Sellers were once again more active than buyers in November, which has been a theme throughout most of the year and has enabled some inventory growth. Sellers with built-up equity are rolling it into the next property, while first-time buyers are struggling to break into the market. The increase in new listings came from the existing single-family segment as townhomes, condos and new construction were all down compared to last year. But buyer activity shifted in November. Single-family sales were down 0.6% while condo sales were up nearly 16.0% statewide—perhaps reflecting better affordability in the condo segment. “Today’s home buyers are looking for both a home and a monthly payment that meet their needs,” said Patti Jo Fitzpatrick, President of Minnesota Realtors®. “We’re seeing buyers explore a wider range of neighborhoods, styles, and property types than they would have considered a few years ago. Meanwhile, multiple offer scenarios have become less common, but most sellers are still achieving their asking price.”

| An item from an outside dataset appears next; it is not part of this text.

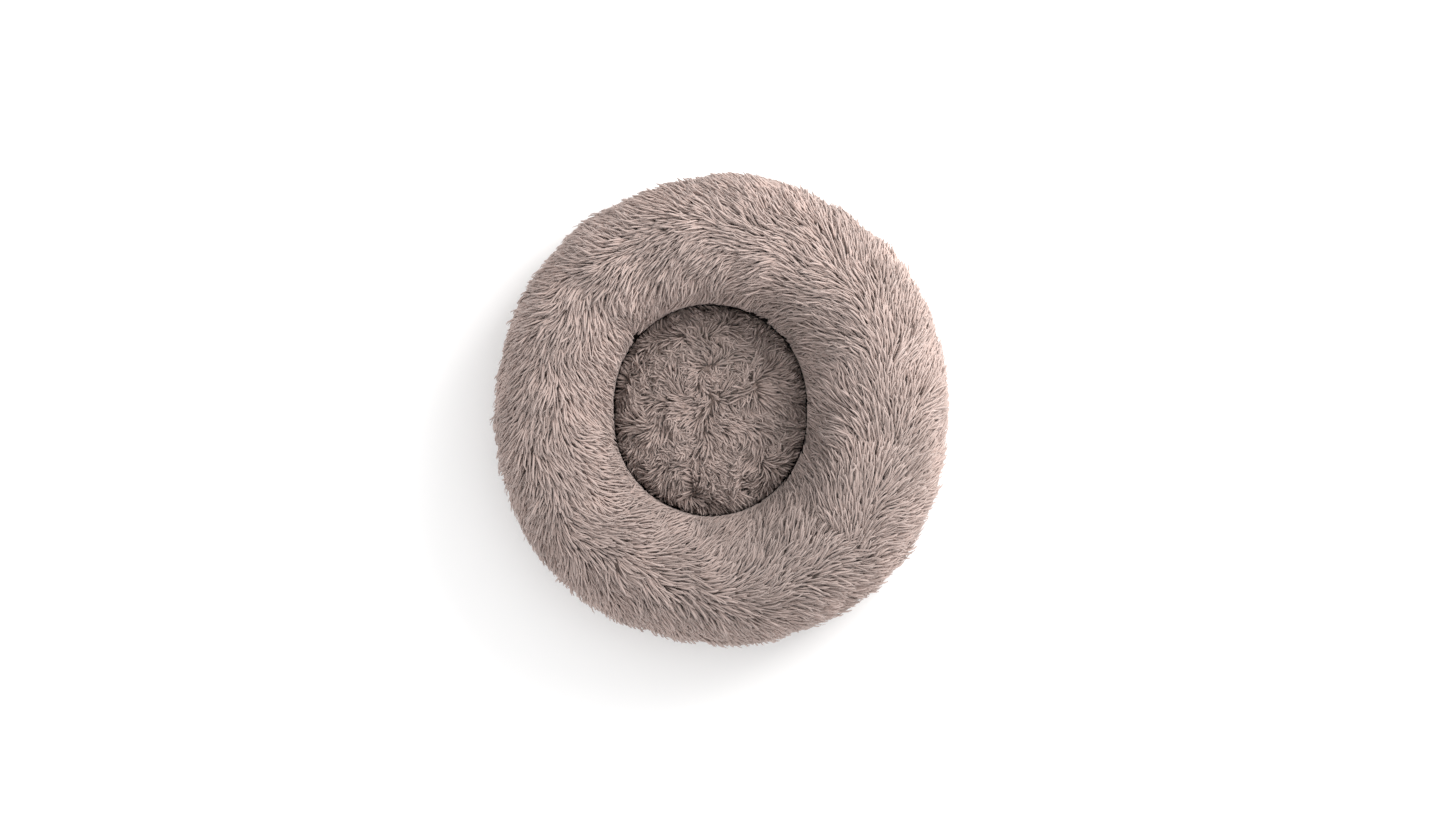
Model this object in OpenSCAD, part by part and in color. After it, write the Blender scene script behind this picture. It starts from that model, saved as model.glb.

“Prospective home buyers are hopeful but realistic heading into 2026,” according to Frank D’Angelo, President of Minneapolis Area REALTORS®. “They understand inventory remains tight and, even at one-year lows, mortgage rates still feel elevated.” With rates remaining near those one-year lows, the second consecutive month of softening demand likely reflects broader economic pressures—including a slowing labor market, rising inflation, and consumer confidence at Great Recession levels, on top of student loan payments and higher insurance costs.
Despite our challenges, a recent Realtor.com study out this month included the Twin Cities as one of the top 10 hot spots for housing in 2026. Several factors were cited as part of the analysis, including a better balance between local incomes and home prices, some room to grow, favorable demographics and an expanding local economy. The study also mentioned a high number of households sitting right on the edge of affordability—meaning a slight decline in interest rates could enable more households to achieve homeownership compared to other regions. The average 30-year mortgage rate stayed around 6.25% compared to 6.8% last November. If the economy can remain resilient and inflation cools, better affordability will bring some discouraged buyers off the bench and onto the dance floor.
And they’ll mostly find more choices during their search. Inventory levels rose 1.5% statewide but fell 1.7% in the metro last month but are up 8.9% and 6.0% respectively year over year. With 2.7 and 2.4 months of supply in the state and metro, both technically remain sellers’ markets but they’re the most balanced they’ve been in about five years. Roughly five to six months of supply is considered a balanced market.